Now clearly these people have a vitally important job, particularly in light of recent outbreaks of bluetongue, foot and mouth and the potential threat of avian influenza (to which we can add the problems currently afflicting honey bees). But nowhere on their website do I see indication of why they feel they need to hold up my harmless flies, which are not an agricultural pest, transmit no disease, are not harmful, and in any case would be unable to survive outdoors anyway. To add to that list of characteristics, these are weak strains carrying recessive lethal mutations. This is how they describe themselves and their responsibilities:
Animal Health is the government's executive agency primarily responsible for ensuring that farmed animals in England, Scotland and Wales are healthy, disease-free and well looked after.
We also have responsibility for managing outbreaks of notifiable animal diseases, and in this way we support the farming industry, helping it compete successfully worldwide, protect the welfare of farmed animals and safeguard public health from animal bourn disease.

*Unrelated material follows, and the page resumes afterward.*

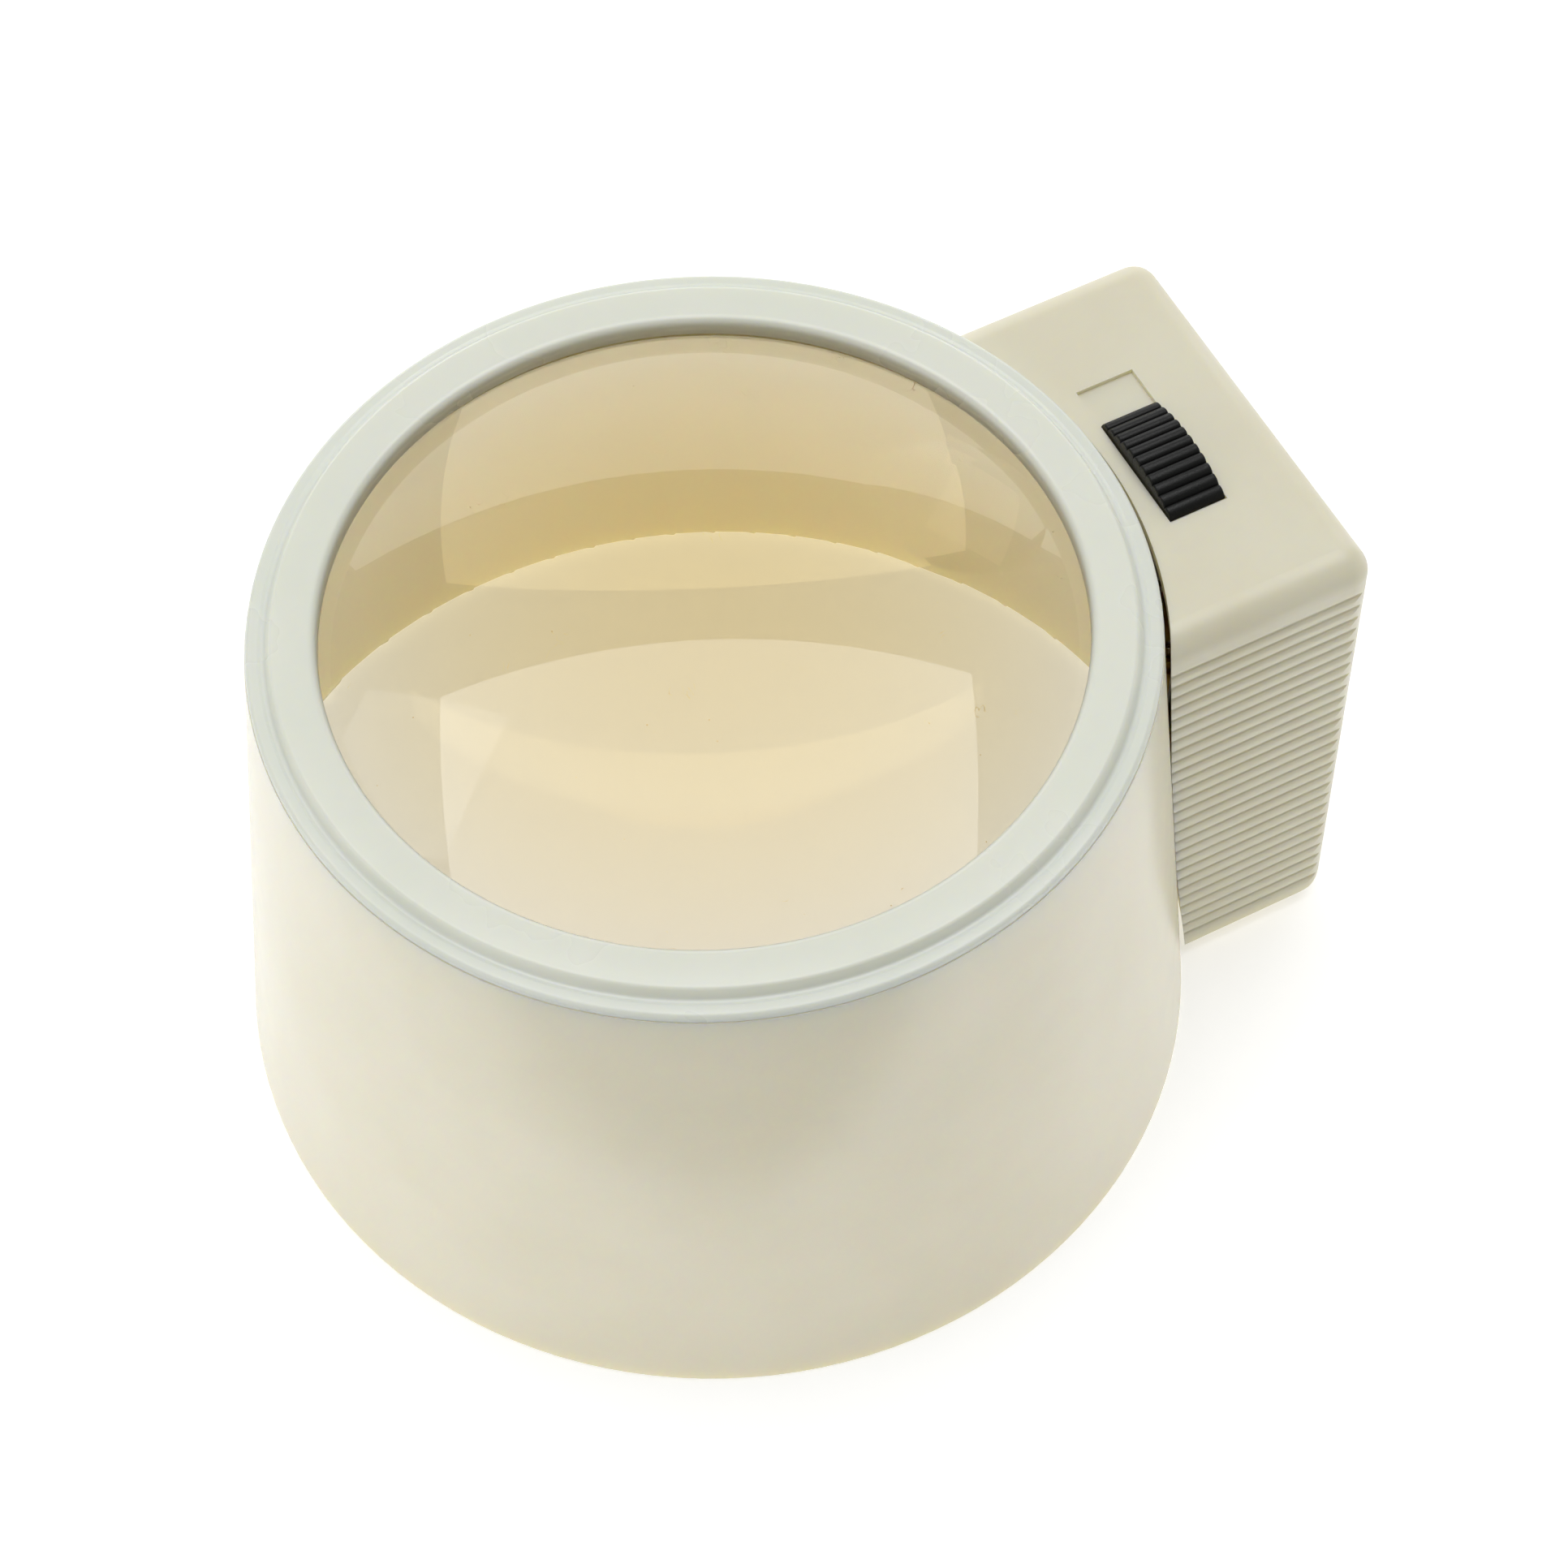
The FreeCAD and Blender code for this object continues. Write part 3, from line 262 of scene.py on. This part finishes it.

The agency become Animal Health on 1st April 2007 following the merger of the State Veterinary Service (SVS), Dairy Hygiene Inspectorate and Egg Marketing Inspectorate and the Wildlife Licensing and Registration Service.
We are sponsored by, and work on behalf of, the Department for the Environment, Food and Rural Affairs (Defra), the Scottish Executive and Welsh Assembly Government across Great Britain implementing the animal health and welfare policies primarily on farms, at livestock markets and during transport.
We also work for the Food Standards Agency to protect public health by ensuring that dairy hygiene and egg production standards are met.
We also regulate the trade in endangered species.
None of this seems to put the importation of research invertebrates under their control.
I spent an hour or so on the phone to them this morning, but I've been unable to make them budge. I'm not quite sure what to do. Perhaps we need to make a trip to the USA so we can bring them back as pets (and therefore exempt under the European Directive I was quoted).
I am beginning to feel like a character in a Franz Kafka novel, so I've tagged this blog article "humour". If I didn't laugh, I would cry.